A few minutes later we came to a trash dump. A rusted refrigerator, some paint buckets, and piles of scrap wood littered the shrubbery under a dying tree. “There will never be a more perfect moment than this: right here, right now,” repeated Julian.
I try to keep this in mind when my life starts to smell like a trash dump. It is not the external circumstances that define our existence; it is the moment, the now, that exists only in our minds. We have complete control of that moment. We can make it “on earth as it is in heaven” or we can make it hell on earth.
“Catch a wave and you’re sitting on top of the world”–Beach Boys
Sometimes it is good to get away from people, including yourself. I have found that getting lost in nature helps me find my way in society. You don’t have to climb Mount Everest. Just hug a tree for 20 minutes. Take a walk on the beach and let the depth of the ocean swallow your ego and your problems. Follow an ant for 10 minutes and all the work you have to do doesn’t seem that tough anymore.
“When you arise in the morning give thanks for the morning light, for your life and strength. Give thanks for your food and the joy of living. If you see no reason for giving thanks, the fault lies in yourself.”–Tecumseh (1768-1813)

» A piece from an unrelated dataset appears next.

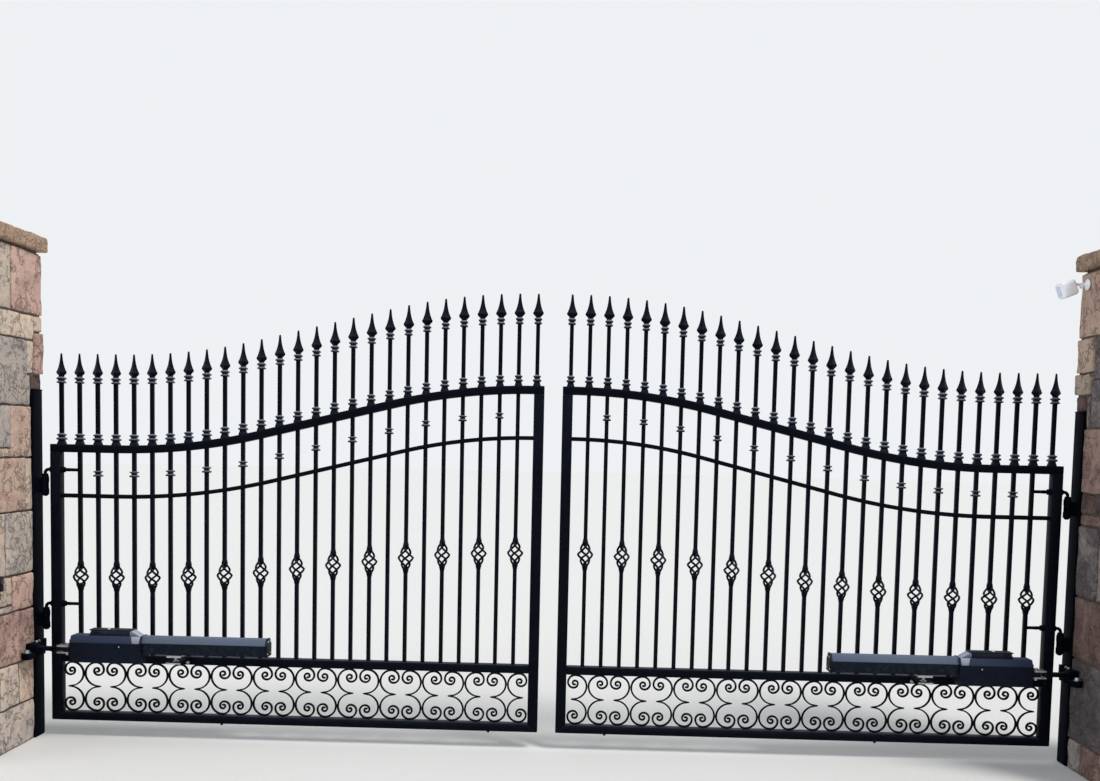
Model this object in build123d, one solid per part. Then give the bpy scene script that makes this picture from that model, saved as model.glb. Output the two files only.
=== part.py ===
# Double-leaf driveway gate between two stone piers, with a linear operator on each leaf.
# X runs across the gateway, +Y points away from the photographer, Z is up, millimetres.
# The right-hand half is modelled on the +X side and mirrored for the left-hand half.
import os
from math import cos, pi, radians, sin, sqrt, tan

from build123d import *

# Piers
pier_width = 610.0
pier_depth = 610.0
pier_height = 2405.0
cap_thickness = 85.0
cap_overhang = 25.0
cap_chamfer = 17.0

# Steel hinge posts, each in a chase at the back inner corner of its pier
post_size = 100.0
post_wall = 5.0
post_height = 1740.0
post_inset = 10.0
chase_clearance = 65.0

# Gate leaves
leaf_width = 2440.0
centre_gap = 90.0
hinge_gap = 70.0
ground_gap = 90.0
height_at_centre = 1717.0
height_at_hinge = 1382.0
frame_depth = 50.0
stile_width = 50.0
frame_wall = 3.0
rail_height = 40.0
scroll_height = 255.0
flat_at_centre = 55.0
flat_at_hinge = 335.0
curve_slope = 14.0
arch_drop = 245.0
arch_height = 20.0
arch_depth = 30.0
arch_wall = 3.0

# Pickets, with a collar or a basket on each
picket_count = 25
picket_size = 19.0
first_picket_gap = 78.0
punch_clearance = 0.2
collar_size = 42.0
collar_height = 36.0
basket_height = 157.0
basket_radius = 34.0
basket_wire = 7.0
basket_wires = 4
basket_twist = 290.0
basket_segments = 4
plug_length = 22.0
plug_width = 28.0

# Spears, one over each picket and stile, all at the pickets' pitch
foot_width = 44.0
foot_skirt = 12.0
knuckle_width = 40.0
knuckle_height = 50.0
spear_bar_top = 300.0
spear_collar_width = 38.0
spear_collar_height = 36.0
spear_width = 51.0
spear_shoulder = 364.0
tip_width = 5.0
tip_height = 446.0

# Scrolls under the middle rail
scroll_pairs = 11
scroll_bar = 8.0
scroll_gap = 0.4
scroll_start = 265.0
scroll_radii = (57.0, 40.0, 29.0, 22.0, 15.0)
scroll_turns = (175.0, 90.0, 100.0, 120.0, 170.0)
scroll_facets = (4, 2, 2, 2, 3)
scroll_stub = 84.0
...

The deeper I fall into despair the more I look for things to be grateful for. Once you find them, they are a lifeline that will pull you out of the miry pit as long as you keep hold of the line by finding more things to be grateful for. When I was living in my car, I was thankful for every night I found a place to park, and I could not believe how many people helped me out. When they saw that I was sleeping in the back of my truck, rather than call the cops, they invited me to park on their property or in their garage. Some even invited me in their houses and let me use their showers. Gratitude makes miracles happen. Regardless what the evening news says, the world is still an altruistic place. All people are full of love and godliness. They might have forgotten or may be ignoring their goodness, but when we are thankful for this inherent sacredness, the whole world welcomes us with open arms.
“Thank you Lord for what you’ve done for me. Thank you Lord for what you’re doing now.”–Bob Marley
If all else fails, put on some Bob Marley. If Jesus, Buddha, Gandhi, and Martin Luther King had iPods, I guarantee you that Bob Marley would be on their playlists. I don’t know if it is the upbeat tempo of the reggae sound or if it is the word of God that comes from Marley’s lips, but Songs of Freedom have pulled me out of my darkest moments. My favorite tracks are “Thank you Lord,” “No Woman, No Cry,” “Simmer Down,” “Onelove,” and “Acoustic Medley.” “The stone that the builder refused, shall be the head cornerstone.” Lauren Hill‘s “Turn the Lights Down Low” remix will also work in a pinch.
What are your lifelines when you hit rock bottom? Please share.
Thank you for reading, sharing, and/or smiling.